March 7th 1982

posted in: Innocents Abroad | 0
Costa Rican postcard

Mum’s birthday today, so it was our intention to call her up as a surprise – pleasant, I hope.  England is 6 hours on from Costa Rica, so by the time we’d arisen + consumed a very tasty breakfast in one of the Market eateries, Mum would, we hoped, be enjoying a lazy Sunday afternoon at home.  She wasn’t however – there was no reply – so we returned to our hotel room for a spot of reading + some cards (“Still life with woodpecker” + “Julian” for the first; probably German whist, Casino + Hokus Pokus for the second, those being our favourites.)  Back to the telephone shop at 1 o’clock (7 in Hatfield) – by now, Mum would be putting her feet up after afternoon tea.  She wasn’t, or at least not in 29 Batterdale – no reply again.

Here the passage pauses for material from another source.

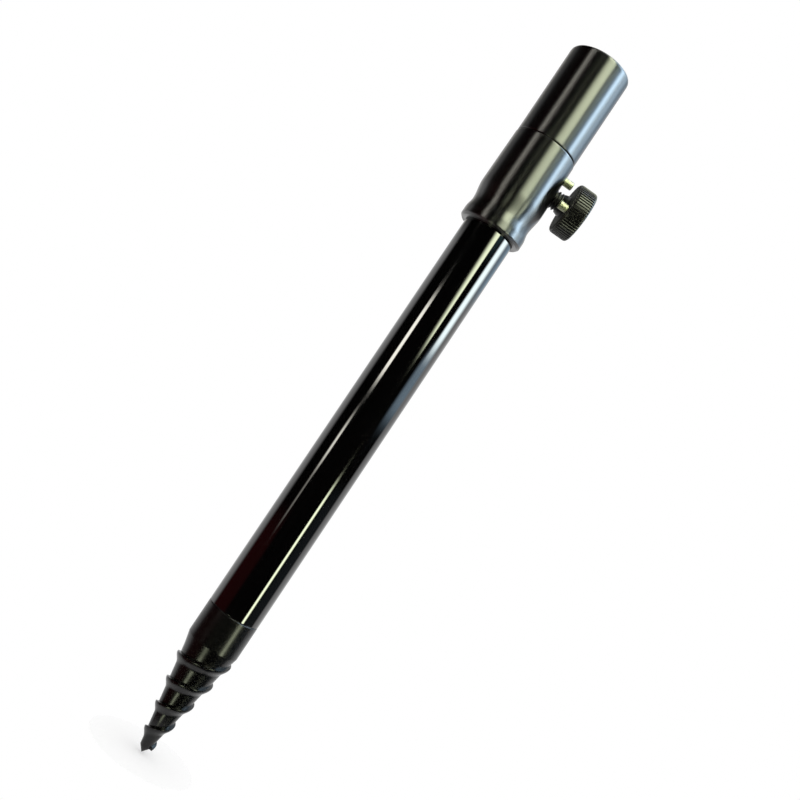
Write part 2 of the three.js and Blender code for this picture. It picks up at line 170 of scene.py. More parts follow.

We trotted off to the National Museum to while away the afternoon.  Some of it – the part devoted to pre-Columbian art + artefacts – was good, being very attractively laid out.  This is very important for us, since we are far more likely to be impressed by the beauty rather than the historical significance.  They had one section devoted to religious art, but I am afraid I find it to be neither.  The best is simplistic, the worst simply gruesome, with realistic-looking blood pouring from realistic-looking gaping wounds. 

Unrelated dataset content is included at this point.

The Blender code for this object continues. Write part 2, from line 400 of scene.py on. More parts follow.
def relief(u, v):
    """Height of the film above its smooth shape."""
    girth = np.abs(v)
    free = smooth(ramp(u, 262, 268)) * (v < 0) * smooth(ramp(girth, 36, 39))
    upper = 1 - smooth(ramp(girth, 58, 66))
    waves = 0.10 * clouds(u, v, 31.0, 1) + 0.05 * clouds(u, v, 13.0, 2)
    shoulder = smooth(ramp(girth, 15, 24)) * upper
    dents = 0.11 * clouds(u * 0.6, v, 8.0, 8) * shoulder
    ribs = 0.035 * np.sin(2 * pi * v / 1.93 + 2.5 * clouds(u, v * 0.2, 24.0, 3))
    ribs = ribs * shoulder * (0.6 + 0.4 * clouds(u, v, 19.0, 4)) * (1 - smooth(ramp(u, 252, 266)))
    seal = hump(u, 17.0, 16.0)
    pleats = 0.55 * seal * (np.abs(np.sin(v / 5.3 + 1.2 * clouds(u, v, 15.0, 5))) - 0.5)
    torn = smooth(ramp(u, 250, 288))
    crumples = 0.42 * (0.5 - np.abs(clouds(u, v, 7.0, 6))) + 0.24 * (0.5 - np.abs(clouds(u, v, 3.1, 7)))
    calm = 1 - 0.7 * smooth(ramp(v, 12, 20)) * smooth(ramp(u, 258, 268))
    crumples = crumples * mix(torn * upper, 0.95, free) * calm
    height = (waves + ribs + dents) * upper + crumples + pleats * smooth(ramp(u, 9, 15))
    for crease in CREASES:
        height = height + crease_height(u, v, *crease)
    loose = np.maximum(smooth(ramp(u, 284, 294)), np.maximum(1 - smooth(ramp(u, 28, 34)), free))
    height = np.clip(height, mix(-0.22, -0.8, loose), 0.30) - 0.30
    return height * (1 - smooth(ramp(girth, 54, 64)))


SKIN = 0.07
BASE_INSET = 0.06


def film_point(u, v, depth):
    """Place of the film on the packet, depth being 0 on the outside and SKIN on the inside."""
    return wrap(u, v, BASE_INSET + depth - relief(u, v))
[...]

We strolled back into town + indulged ourselves with a couple of large banana splits, + then at 5 o’clock we gave Mother what was positively her last chance.  After our 2 earlier disappointments, it was almost a shock when the guy told me to go into one of their cubicles.  Mum’s first question was, “Who is this?” (+ after I’d said “Hello mum” – how many sons has she got?), her second, “Where are you?”  (I think she was half-expecting “Heathrow” or something), her third, “Is anything wrong?” (she knows me too well.)  Of course, it wasn’t a satisfactory call – telephone calls rarely are, being both too little + too much, but it was pleasing to hear her (she’d been to Norfolk for the day.)  We celebrated afterwards with fried chicken, followed by a donut, + then “Some like it hot” – maybe my favourite comedy film ever, + the first time I’d ever seen it in a cinema.  Out of this world.

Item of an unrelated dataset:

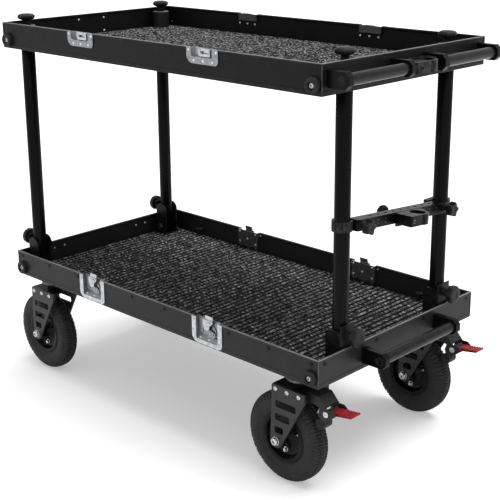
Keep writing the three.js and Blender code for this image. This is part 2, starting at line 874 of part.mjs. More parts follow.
// Caster top plate with its bearing housing and T-headed pin, about the swivel axis
function casterPlate(place) {
  const pin = tPinPlace(place);
  const pinX = pin.x - place.x;
  const pinY = pin.y - place.y;
  const halfPlate = casterPlateLength / 2;
  const sheet = block(-halfPlate, halfPlate, -casterPlateWidth / 2, casterPlateWidth / 2,
    casterPlateBottom, casterPlateTop);
  const housing = rod('z', bearingRadius, bearingBottom, casterPlateBottom + overrun, 0, 0, roundFacets);
  const pinTop = trayUnderside + tPinTop;
  const stem = rod('z', tPinStemRadius, casterPlateTop - overrun, pinTop, pinX, pinY, hexFacets);
  const head = rod('z', tPinHeadRadius, pinTop - tPinHeadThickness, pinTop, pinX, pinY, knobFacets);
  const kingpinBore = rod('z', kingpinRadius + slip,
    bearingBottom - overrun, bearingBottom + kingpinLength + seat, 0, 0, boreFacets);
  return cut(join(sheet, housing, stem, head), kingpinBore);
}

// Handle arm with an octagonal outer end, from the tray wall outwards, between two Y values
function handleArm(reach, height, y0, y1) {
  const half = handleArmHeight / 2;
  const front = reach + half;
  const start = halfLength + seat;
  return plateAcross(outline([
    [start, height - half],
    [halfLength + front - handleArmChamfer, height - half],
    [halfLength + front, height - half + handleArmChamfer],
    [halfLength + front, height + half - handleArmChamfer],
    [halfLength + front - handleArmChamfer, height + half],
    [start, height + half],
  ]), y0, y1);
}

function handleBar(reach, height, y0, y1) {
  return rod('y', handleBarRadius, y0, y1, halfLength + reach, height, knobFacets);
}

function lowerHandle() {
  const inner = lowerHandleHalf - handleArmThickness;
  return join(
    handleArm(lowerHandleReach, lowerHandleHeight, -lowerHandleHalf, -inner),
    handleArm(lowerHandleReach, lowerHandleHeight, inner, lowerHandleHalf),
    handleBar(lowerHandleReach, lowerHandleHeight, -inner - overrun, inner + overrun),
  );
}

// Split post clamp: flat back, ring round the bore, slit tab and bolt. Bore axis at the origin
function postClamp(back, left, right) {
  const bottom = -clampHeight / 2;
  const top = clampHeight / 2;
  const backInner = clampSlit - back;
  const tabOuter = clampTabDepth;
  const body = block(-back, Math.max(backInner, -clampSlit), -left, right, bottom, top);
  const ring = rod('z', clampRingRadius, bottom, top, 0, 0, roundFacets);
  const tab = block(0, tabOuter, -clampLeft, -clampTabInner / 2, bottom, top);
  const bore = rod('z', clampBoreRadius, bottom - overrun, top + overrun, 0, 0, roundFacets);
  const behind = block(-back - clampRingRadius, -back, -clampRingRadius, clampRingRadius,
    bottom - overrun, top + overrun);
  const slit = block(-clampSlit, 0, -clampLeft - overrun, -clampBoreRadius + overrun,
    bottom - overrun, top + overrun);
  const bolt = rod('x', clampBoltRadius, -clampBackDepth / 2, tabOuter + clampBoltProud,
    -clampBoltOffset, 0, pinFacets);
  return join(cut(join(body, ring, tab), behind, bore, slit), bolt);
}

function upperHandle() {
  const inner = upperHandleHalf - handleArmThickness;
  const second = upperInnerArm + handleArmThickness;
  const boreX = halfLength + clampBack + seat + clampTabDepth / 2;
  const boreY = (clampLeft - clampRight) / 2;
  const back = boreX - halfLength - seat;
  const clamp = postClamp(back, upperInnerArm + overrun + boreY, upperInnerArm + overrun - boreY)
    .translate([boreX, boreY, upperHandleHeight]);
  const bodies = [clamp];
  for (const side of [-1, 1]) {
    const span = (a, b) => [Math.min(side * a, side * b), Math.max(side * a, side * b)];
    bodies.push(handleArm(upperHandleReach, upperHandleHeight, ...span(inner, upperHandleHalf)));
    bodies.push(handleArm(upperHandleReach, upperHandleHeight, ...span(upperInnerArm, second)));
    bodies.push(handleBar(upperHandleReach, upperHandleHeight, ...span(second - overrun, inner + overrun)));
  }
  return join(...bodies);
}

// Crossbar in front of the posts, with a ring round each post and a rear tongue that the star
// knob draws in. Post axes at x = 0, middle of the bar's length at y = 0
function crossbar() {
  const bar = block(barRear, barFace, -barHalfLength, barHalfLength, -barHeight / 2, barHeight / 2);
  let whole = bar.rotate([-THREE.MathUtils.radToDeg(crossbarTilt), 0, 0]);
  for (const side of [-1, 1]) {
    const z = -side * crossbarDrop;
    const y = side * rightPostY;
    const low = z - ringHeight / 2;
    const high = z + ringHeight / 2;
    const tip = side * (rightPostY - tongueReach);
    const ring = rod('z', ringRadius, low, high, 0, y, roundFacets);
    const tongue = block(-ringRadius, tongueThickness - ringRadius, Math.min(tip, y), Math.max(tip, y), low, high);
    const bore = rod('z', postRadius + ringSlip, low - barHeight, high + barHeight, 0, y, roundFacets);
    const screwHole = rod('x', starShankRadius + slip, -ringRadius - overrun, barFace + overrun,
      side * (rightPostY - starOffset), z, boreFacets);
    whole = cut(join(whole, ring, tongue), bore, screwHole);
  }
  return whole;
}

// Star knob with its washer and shank, clamp face at the origin, pointing along +X
function starKnob() {
  const start = seat + starWasherThickness + starNeckLength;
  const head = new THREE.ExtrudeGeometry(lobedOutline(starRadius - starEdge, starLobes, starLobeDepth), {
    depth: starThickness - starEdge * 2,
    bevelEnabled: true,
    bevelThickness: starEdge,
    bevelSize: starEdge,
    bevelSegments: 1,
  }).rotateY(Math.PI / 2).translate(start + starEdge, 0, 0);
  const shankEnd = seat - barFace - ringRadius;
  const stem = turned([
    [0, shankEnd],
    [starShankRadius, shankEnd],
    [starShankRadius, seat],
    [starWasherRadius, seat],
    [starWasherRadius, seat + starWasherThickness],
    [starNeckRadius, seat + starWasherThickness],
    [starNeckRadius, start + overrun],
    [0, start + overrun],
  ], pinFacets, 'x');
  return join(solid(head), solid(stem));
}

// Accessory clamp: post clamp on the bar's front, with a yoke under and behind the bar
function accessoryClamp() {
  const face = barFace + seat;
  const rear = barRear - seat;
  const boreX = face + clampBack;
  const clamp = postClamp(clampBack, clampLeft, clampRight).translate([boreX, accessoryOffset, 0]);
  const under = -barHeight / 2 - seat;
  const y0 = accessoryKnobOffset - accessoryYokeWidth / 2;
  const y1 = accessoryKnobOffset + accessoryYokeWidth / 2;
  const back = rear - accessoryYokeThickness;
  const floor = block(back, face + overrun, y0, y1, under - accessoryYokeThickness, under);
  const wall = block(back, rear, y0, y1, under - accessoryYokeThickness, barHeight / 2);
  const riser = block(face, face + accessoryYokeThickness, y0, y1,
    under - accessoryYokeThickness, overrun - clampHeight / 2);
  const bore = rod('x', rearScrewRadius + slip, back - overrun, rear + overrun,
    accessoryKnobOffset, 0, boreFacets);
  return cut(join(clamp, floor, wall, riser), bore);
}

// Rear clamp knob pointing along -X, yoke face at the origin
function rearKnob() {
  const neck = seat + rearKnobNeckLength;
  const end = neck + rearKnobThickness;
  const screwTip = -accessoryYokeThickness;
  return solid(turned([
    [0, screwTip],
    [rearScrewRadius, screwTip],
    [rearScrewRadius, seat],
    [rearKnobNeckRadius, seat],
    [rearKnobNeckRadius, neck],
    [rearKnobRadius - rearKnobEdge, neck],
    [rearKnobRadius, neck + rearKnobEdge],
    [rearKnobRadius, end - rearKnobEdge],
    [rearKnobRadius - rearKnobEdge, end],
    [0, end],
  ], knobFacets, 'x').rotateZ(Math.PI));
}

// Assembly
const cart = new THREE.Group();
cart.position.x = frameShift;

function add(parent, name, body, finish) {
  const mesh = new THREE.Mesh(geometryOf(body), new THREE.MeshStandardMaterial(finish));
  mesh.name = name;
  parent.add(mesh);
  return mesh;
}

function groupAt(parent, x, y, z) {
  const group = new THREE.Group();
  group.position.set(x, y, z);
  parent.add(group);
  return group;
}

// Lower tray
const lowerTray = groupAt(cart, 0, 0, trayUnderside);
const panOuter = dishPanWidth / 2 + panSheet + panClearance;
const dishHole = [-halfWidth - overrun, footWidth * 2 - halfWidth,
  dishPanBottom - panSheet - panClearance, dishPanTop + panSheet + panClearance];
const bumperX = halfLength - bumperInset;
const longWall = join(trayWall(trayLength, halfWidth), bumper(-bumperX), bumper(bumperX));

function withOpenings(wall, reach, [y0, y1, z0, z1]) {
  return cut(wall,
    block(-latchOffset - reach, reach - latchOffset, y0, y1, z0, z1),
    block(latchOffset - reach, latchOffset + reach, y0, y1, z0, z1));
}

const lowerLongWall = withOpenings(longWall, panOuter, dishHole);
const fusedDish = latchDish(-seat);
const lowerFarWall = join(lowerLongWall, fusedDish.translate([-latchOffset, 0, 0]),
  fusedDish.translate([latchOffset, 0, 0]));
const endWall = trayWall(trayWidth, halfLength);
add(lowerTray, 'lower_wall_near', lowerLongWall, satinBlack);
add(lowerTray, 'lower_wall_far', lowerFarWall, satinBlack).rotation.z = Math.PI;
add(lowerTray, 'lower_wall_left', endWall, satinBlack).rotation.z = -Math.PI / 2;
add(lowerTray, 'lower_wall_right', endWall, satinBlack).rotation.z = Math.PI / 2;
add(lowerTray, 'lower_floor', lowerFloor(), satinBlack);
add(lowerTray, 'lower_mat', lowerMat(), carpet);
add(lowerTray, 'lower_handle', lowerHandle(), anodised);
for (const [name, x] of [['left', -latchOffset], ['right', latchOffset]]) {
  const latch = groupAt(lowerTray, x, 0, 0);
  add(latch, `latch_dish_${name}`, latchDish(seat), zinc);
  add(latch, `latch_cam_${name}`, latchCam(), zinc);
}

// Upper tray
const upperTray = groupAt(cart, 0, 0, upperUnderside);
const keeperOuter = keeperPanWidth / 2 + panSheet + panClearance;
const keeperHole = [-halfWidth - overrun, footWidth * 2 - halfWidth,
  keeperPanBottom - panSheet - panClearance, keeperPanTop + panSheet + panClearance];
const upperLongWall = withOpenings(longWall, keeperOuter, keeperHole);
const fusedKeeper = latchKeeper(-seat);
const upperFarWall = join(upperLongWall, fusedKeeper.translate([-latchOffset, 0, 0]),
  fusedKeeper.translate([latchOffset, 0, 0]));
add(upperTray, 'upper_wall_near', upperLongWall, satinBlack);
add(upperTray, 'upper_wall_far', upperFarWall, satinBlack).rotation.z = Math.PI;
add(upperTray, 'upper_wall_left', endWall, satinBlack).rotation.z = -Math.PI / 2;
add(upperTray, 'upper_wall_right', endWall, satinBlack).rotation.z = Math.PI / 2;
add(upperTray, 'upper_floor', upperFloor(), satinBlack);
add(upperTray, 'upper_mat', upperMat(), carpet);
add(upperTray, 'upper_handle', upperHandle(), anodised);
for (const [name, x] of [['left', -latchOffset], ['right', latchOffset]]) {
  add(groupAt(upperTray, x, 0, 0), `latch_keeper_${name}`, latchKeeper(seat), zinc);
}

// Posts, fold brackets, pull pins and top knobs
for (const { name, x, y } of postPlaces()) {
  const left = x < 0;
  const foot = groupAt(cart, x, y, trayUnderside);
  foot.rotation.z = left ? Math.PI : 0;
  add(foot, `bracket_${name}`, foldBracket(left, left ? leftWebTop : rightWebTop), satinBlack);
  add(groupAt(foot, bracketWidth / 2, 0, pullPinHeight), `pull_pin_${name}`, pullPin(), mouldedBlack);
  add(groupAt(foot, 0, 0, pivotHeight), `post_${name}`, post(), anodised);
  add(groupAt(cart, x, y, upperUnderside + collarWasherTop), `top_knob_${name}`, topKnob(), mouldedBlack);
}

// Crossbar and what it carries
const rail = groupAt(cart, postX, 0, trayUnderside + crossbarHeight);
add(rail, 'crossbar', crossbar(), anodised);
for (const [name, side] of [['near', -1], ['far', 1]]) {
  const clampFace = groupAt(rail, barFace, side * (rightPostY - starOffset), -side * crossbarDrop);
  add(clampFace, `star_knob_${name}`, starKnob(), mouldedBlack);
}
const tilted = groupAt(rail, 0, 0, 0);
tilted.rotation.x = -crossbarTilt;
add(tilted, 'accessory_clamp', accessoryClamp(), anodised);
const rearFace = barRear - seat - accessoryYokeThickness;
add(groupAt(tilted, rearFace, accessoryKnobOffset, 0), 'accessory_knob', rearKnob(), mouldedBlack);

// Casters
for (const place of casterPlaces()) {
  const braked = place.x > 0;
  const caster = groupAt(cart, place.x, place.y, 0);
  add(caster, `caster_plate_${place.name}`, casterPlate(place), satinBlack);
  add(caster, `fork_${place.name}`, fork(braked), satinBlack);
  const wheel = groupAt(caster, -casterTrail, 0, axleHeight);
  add(wheel, `rim_${place.name}`, rim(), satinBlack);
  add(wheel, `tyre_${place.name}`, tyre(), rubber);
  if (braked) {
    add(groupAt(caster, brakePinX, 0, brakePinZ), `brake_lever_${place.name}`, brakeLever(), redEnamel);
  }
}

export default cart;
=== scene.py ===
from math import atan, copysign, cos, degrees, hypot, pi, radians, sin, sqrt, tau

import bmesh
import bpy
from mathutils import Matrix, Vector, noise


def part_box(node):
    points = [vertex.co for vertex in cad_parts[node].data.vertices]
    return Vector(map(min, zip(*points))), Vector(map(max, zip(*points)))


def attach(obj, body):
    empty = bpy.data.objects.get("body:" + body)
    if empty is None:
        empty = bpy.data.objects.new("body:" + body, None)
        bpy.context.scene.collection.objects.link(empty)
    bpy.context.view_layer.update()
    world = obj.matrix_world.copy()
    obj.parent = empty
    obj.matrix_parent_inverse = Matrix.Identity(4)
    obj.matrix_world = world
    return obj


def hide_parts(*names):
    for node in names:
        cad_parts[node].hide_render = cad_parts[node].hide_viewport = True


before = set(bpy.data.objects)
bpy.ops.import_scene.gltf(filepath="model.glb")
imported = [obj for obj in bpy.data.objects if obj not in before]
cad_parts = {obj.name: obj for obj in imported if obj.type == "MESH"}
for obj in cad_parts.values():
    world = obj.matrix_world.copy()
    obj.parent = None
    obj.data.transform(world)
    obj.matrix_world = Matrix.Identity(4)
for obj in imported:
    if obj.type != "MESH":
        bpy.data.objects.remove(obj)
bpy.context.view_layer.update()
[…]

You will have read before of the problems of making telephone calls in those days, so apologies for repetition, but it is remarkable to think of where we are now.  And hardly surprising that my mother should have been flustered; receiving phone calls at that time of night was by no means usual.

The real highlight of the day though (with apologies to Mum) was seeing Some Like It Hot in a very classy cinema – huge staircase, plush seating, and – still – a classic movie.  We have a regular film club at home, running throughout the pandemic, and saw it as part of that.